━━━━━ Data block

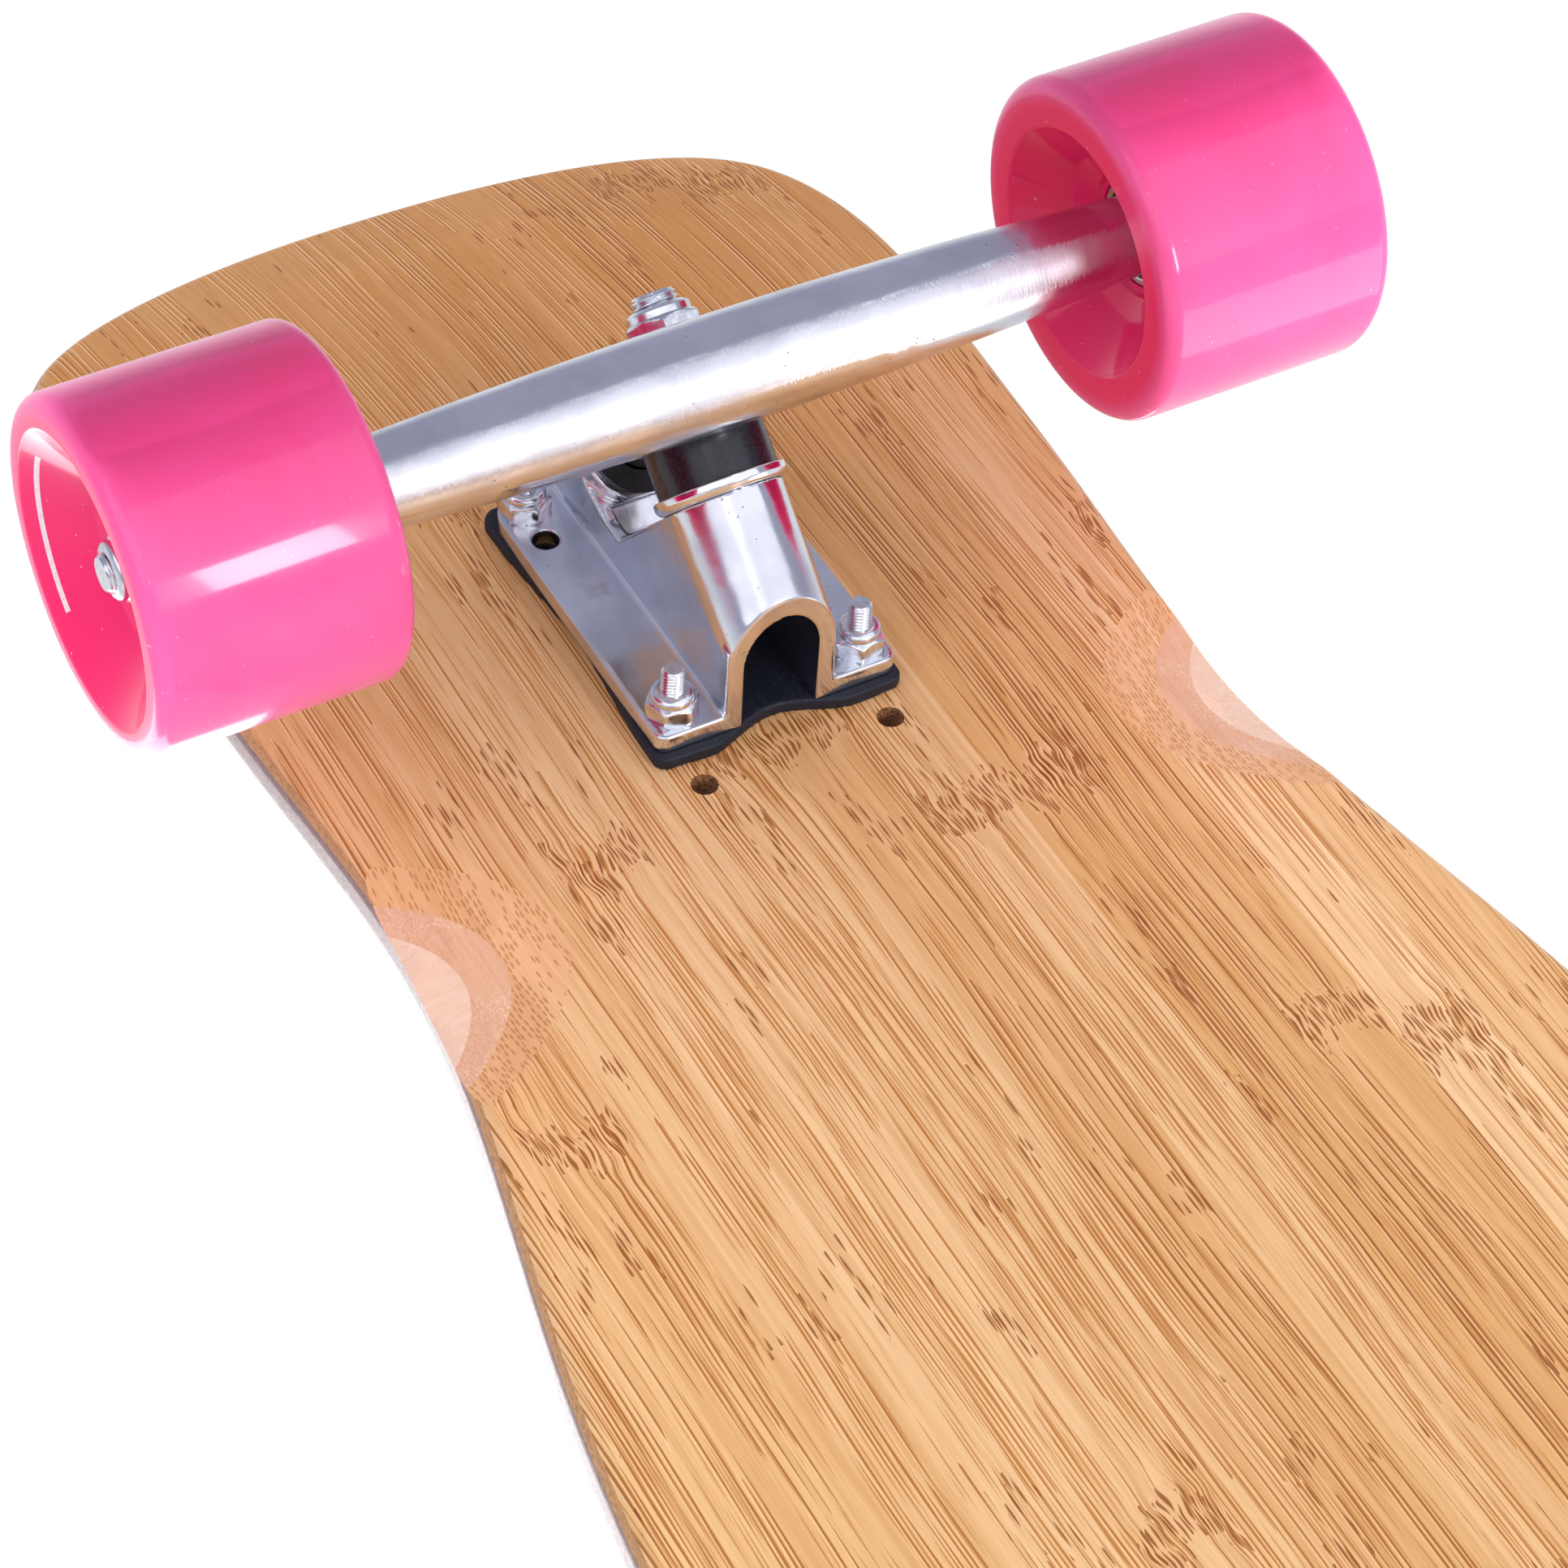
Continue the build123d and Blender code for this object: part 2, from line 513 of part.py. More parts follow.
def bearing_inner_rings():
    """Inner rings of the four bearings, each with its ball groove."""
    inner = ring(AXLE_RADIUS + BEARING_RING_WALL_INNER, AXLE_RADIUS, -BEARING_WIDTH / 2, BEARING_WIDTH / 2)
    inner -= Torus(BALL_PITCH_RADIUS, RACE_RADIUS)
    places = [WHEEL_CENTRE - BEARING_CENTRE, WHEEL_CENTRE + BEARING_CENTRE]
    return group([on_axle(Pos(0, 0, z) * inner, side) for side in (1, -1) for z in places])


def bearing_spacers():
    """Tubes that hold the two inner rings of each wheel apart."""
    tube = ring(SPACER_RADIUS, AXLE_RADIUS, -SPACER_LENGTH / 2, SPACER_LENGTH / 2)
    return group([on_axle(Pos(0, 0, WHEEL_CENTRE) * tube, side) for side in (1, -1)])


# ---- wheels, made about their own centre with +Z outwards --------------------------------------------
def recess_profile(mouth_radius, face):
    """Half section of one dished face, from the lip at the tread to the bearing seat."""
    sign = 1 if face > 0 else -1
    lip_start = (WHEEL_RADIUS, face - sign * WHEEL_LIP_RADIUS)
    lip_end = (WHEEL_RADIUS - WHEEL_LIP_RADIUS, face)
    points = [
        lip_end,
        (mouth_radius + 0.6, face),
        (mouth_radius - 0.8, face - sign * 1.2),
        (17.5, sign * 15.6),
        (12.9, sign * 13.2),
        (12.2, sign * 12.3),
        (BEARING_RADIUS, sign * 12.3),
        (BEARING_RADIUS, sign * SPACER_LENGTH / 2),
        (BEARING_RADIUS - BEARING_RING_WALL_OUTER, sign * SPACER_LENGTH / 2),
    ]
    return lip_start, lip_end, points


def tyre():
    """Urethane wheel with a dish on each side and a seat for each bearing."""
    out_start, out_end, out_points = recess_profile(OUTER_MOUTH_RADIUS, WHEEL_HALF_WIDTH)
    in_start, in_end, in_points = recess_profile(INNER_MOUTH_RADIUS, -WHEEL_HALF_WIDTH)
    section = [
        Line(in_start, out_start),
        RadiusArc(out_start, out_end, -WHEEL_LIP_RADIUS),
        *Polyline(*out_points).edges(),
        Line(out_points[-1], in_points[-1]),
        *Polyline(*in_points).edges(),
        RadiusArc(in_start, in_end, WHEEL_LIP_RADIUS),
    ]
    return revolve(Plane.XZ * make_face(section), Axis.Z)


def both_bearings(part):
    """The part repeated in the wheel's two bearings."""
    return group([Pos(0, 0, z) * part for z in (-BEARING_CENTRE, BEARING_CENTRE)])


def bearing_outer_rings():
    outer = ring(BEARING_RADIUS, BEARING_RADIUS - BEARING_RING_WALL_OUTER, -BEARING_WIDTH / 2, BEARING_WIDTH / 2)
    return both_bearings(outer - Torus(BALL_PITCH_RADIUS, RACE_RADIUS))


def bearing_seals():
    """Rubber seals on both faces of each bearing, held by the outer ring."""
    inner_radius = AXLE_RADIUS + BEARING_RING_WALL_INNER + 0.25
    seal = ring(BEARING_RADIUS - BEARING_RING_WALL_OUTER, inner_radius, 0, SEAL_THICK)
    edge = BEARING_WIDTH / 2 - 0.1
    return both_bearings(group([Pos(0, 0, z) * seal for z in (-edge, edge - SEAL_THICK)]))


def bearing_balls():
    ball = Pos(BALL_PITCH_RADIUS, 0, 0) * Sphere(BALL_RADIUS)
    return both_bearings(group([Rot(0, 0, i * 360 / BALL_COUNT) * ball for i in range(BALL_COUNT)]))


def bearing_cages():
    """Cages that keep the balls apart."""
    cage = ring(BALL_PITCH_RADIUS + 0.45, BALL_PITCH_RADIUS - 0.45, -CAGE_HALF_WIDTH, CAGE_HALF_WIDTH)
    pocket = Rot(0, 90, 0) * Cylinder(BALL_RADIUS + 0.08, 30, align=(Align.CENTER, Align.CENTER, Align.MIN))
    cage -= [Rot(0, 0, i * 360 / BALL_COUNT) * pocket for i in range(BALL_COUNT)]
    return both_bearings(cage)


# ---- write every node --------------------------------------------------------------------------------
TRUCK_PARTS = [
    riser_pad,
    baseplate,
    pivot_cup,
    kingpin,
    kingpin_nut,
    cup_washers,
    bushing_boardside,
    bushing_roadside,
    mounting_screws,
    mounting_nuts,
    hanger,
    axle,
    axle_nuts,
    speed_rings,
    bearing_inner_rings,
    bearing_spacers,
]
WHEEL_PARTS = [tyre, bearing_outer_rings, bearing_seals, bearing_balls, bearing_cages]

build_deck()
for make in TRUCK_PARTS:
    part = make()
    for end, place in TRUCKS.items():
        write(f"{end}_{make.__name__}", place * part)
for make in WHEEL_PARTS:
    part = make()
    for end, place in TRUCKS.items():
        for side_name, side in (("left", 1), ("right", -1)):
            # The rear truck is turned half round, so its own left side is on the board's right.
            own_side = side if end == "front" else -side
            wheel = on_axle(Pos(0, 0, WHEEL_CENTRE) * part, own_side)
            write(f"{end}_{side_name}_{make.__name__}", place * wheel)
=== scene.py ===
import json
import math

import bmesh
import bpy
import numpy as np
from mathutils import Matrix, Vector

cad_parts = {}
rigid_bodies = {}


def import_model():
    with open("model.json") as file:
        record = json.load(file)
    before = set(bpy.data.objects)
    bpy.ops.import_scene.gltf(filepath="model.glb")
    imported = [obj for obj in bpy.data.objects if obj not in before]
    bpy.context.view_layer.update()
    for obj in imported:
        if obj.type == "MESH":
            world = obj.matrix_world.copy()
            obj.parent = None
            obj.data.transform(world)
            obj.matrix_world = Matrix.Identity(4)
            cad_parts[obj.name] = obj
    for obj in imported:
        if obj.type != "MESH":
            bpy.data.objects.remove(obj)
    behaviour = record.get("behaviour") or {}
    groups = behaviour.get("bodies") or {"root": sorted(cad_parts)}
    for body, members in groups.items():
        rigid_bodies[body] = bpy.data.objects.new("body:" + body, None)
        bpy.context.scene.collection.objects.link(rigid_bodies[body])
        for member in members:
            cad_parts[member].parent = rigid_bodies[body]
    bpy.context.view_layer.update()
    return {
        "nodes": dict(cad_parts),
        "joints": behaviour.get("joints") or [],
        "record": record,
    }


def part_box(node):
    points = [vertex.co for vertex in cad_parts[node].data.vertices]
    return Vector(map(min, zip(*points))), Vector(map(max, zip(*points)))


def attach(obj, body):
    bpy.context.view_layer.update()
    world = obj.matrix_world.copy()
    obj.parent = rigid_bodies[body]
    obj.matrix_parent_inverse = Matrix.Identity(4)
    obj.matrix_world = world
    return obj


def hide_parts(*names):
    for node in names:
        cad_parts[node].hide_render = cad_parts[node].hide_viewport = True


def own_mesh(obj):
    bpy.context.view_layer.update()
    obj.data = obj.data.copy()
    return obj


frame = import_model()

MM = 0.001
STAY = Matrix.Identity(4)
ENDS = ("front", "rear")
SIDES = {"left": 1, "right": -1}

# ---- places, from the frame ----------------------------------------------------------------------------
JOINTS = {j["name"]: j for j in frame["joints"]}
MOUNTS = {m["name"]: m for m in frame["record"]["mounts"]}


def centre(node):
    low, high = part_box(node)
    return (low + high) / 2


AXLE_AT = centre("front_axle")
AXLE_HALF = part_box("front_axle")[1].y / MM
RING_AT = Vector(JOINTS["front_steering"]["pos_m"])
STEER_DIR = Vector(JOINTS["front_steering"]["axis"])
KINGPIN_DIR = Vector((STEER_DIR.z, 0, -STEER_DIR.x))
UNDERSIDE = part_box("front_riser_pad")[1].z / MM
PLATE_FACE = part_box("front_mounting_nuts")[1].z
WHEEL_AT = {(e, s): centre(f"{e}_{s}_bearing_outer_rings") for e in ENDS for s in SIDES}
WHEEL_RADIUS = (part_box("front_left_tyre")[1].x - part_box("front_left_tyre")[0].x) / 2 / MM
WHEEL_HALF = (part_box("front_left_tyre")[1].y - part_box("front_left_tyre")[0].y) / 2 / MM
HANGER_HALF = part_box("front_hanger")[1].y / MM


def end_turn(end):
    """The rear truck is the front truck turned half round."""
    return Matrix.Rotation(0 if end == "front" else math.pi, 4, "Z")


def axes_at(origin, z_axis):
    """Matrix with its Z along the given direction and its X across the board."""
    z_axis = z_axis.normalized()
    x_axis = Vector((0, 1, 0))
    y_axis = z_axis.cross(x_axis)
    return Matrix.Translation(origin) @ Matrix((x_axis, y_axis, z_axis)).transposed().to_4x4()


def kingpin_frame(end):
    """Z along the kingpin, away from the deck, with its zero on the tower's seat."""
    seat = RING_AT - KINGPIN_DIR.normalized() * RING_FROM_SEAT * MM
    return end_turn(end) @ axes_at(seat, KINGPIN_DIR)


def wheel_frame(end, side):
    """Z along the axle, outwards, with its zero in the middle of the wheel."""
    out = Matrix.Rotation(-SIDES[side] * math.pi / 2, 4, "X")
    return Matrix.Translation(WHEEL_AT[end, side]) @ out


# ---- sizes that the solids share, in millimetres -------------------------------------------------------
RING_FROM_SEAT = 17.5
DECK_NODES = ["deck_bamboo_bottom"] + [f"deck_maple_ply_{k}" for k in (1, 2, 3, 4)]
DECK_NODES += ["deck_bamboo_top", "grip_tape"]
PLY_BOTTOMS = [round(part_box(node)[0].z / MM - UNDERSIDE, 1) for node in DECK_NODES]
DECK_THICK = PLY_BOTTOMS[-1]
TAPE_THICK = 0.8
DECK_LAYERS = list(zip(DECK_NODES, PLY_BOTTOMS, PLY_BOTTOMS[1:] + [DECK_THICK + TAPE_THICK]))
RIM_LOW_RADIUS = 4.2
RIM_HIGH_RADIUS = 2.6
TAPE_INSET = 3.1
KICK_START = 395.0
KICK_RADIUS = 329.2
FLAT_HALF = 28.0
CONCAVE_RADIUS = 638.0
WELL_X, WELL_Y = 285.0, 89.8
WELL_HEIGHT = 8.4
WELL_SLOPE = 15.0
WELL_RADIUS = 99.0
HOLE_RADIUS = 2.75
HEAD_RADIUS = 4.95
HEAD_DEPTH = 2.7
SCREW_RADIUS = 2.4
KINGPIN_RADIUS = 4.76
BALL_CIRCLE = 7.78
FINE_PITCH = 1.06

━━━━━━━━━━

** Task to carry out **
Would you quote everything above from the line containing "build_deck()" down to the line containing "obj.parent = None"? Include both of those lines and nothing else.

** Response below **
build_deck()
for make in TRUCK_PARTS:
    part = make()
    for end, place in TRUCKS.items():
        write(f"{end}_{make.__name__}", place * part)
for make in WHEEL_PARTS:
    part = make()
    for end, place in TRUCKS.items():
        for side_name, side in (("left", 1), ("right", -1)):
            # The rear truck is turned half round, so its own left side is on the board's right.
            own_side = side if end == "front" else -side
            wheel = on_axle(Pos(0, 0, WHEEL_CENTRE) * part, own_side)
            write(f"{end}_{side_name}_{make.__name__}", place * wheel)
=== scene.py ===
import json
import math

import bmesh
import bpy
import numpy as np
from mathutils import Matrix, Vector

cad_parts = {}
rigid_bodies = {}


def import_model():
    with open("model.json") as file:
        record = json.load(file)
    before = set(bpy.data.objects)
    bpy.ops.import_scene.gltf(filepath="model.glb")
    imported = [obj for obj in bpy.data.objects if obj not in before]
    bpy.context.view_layer.update()
    for obj in imported:
        if obj.type == "MESH":
            world = obj.matrix_world.copy()
            obj.parent = None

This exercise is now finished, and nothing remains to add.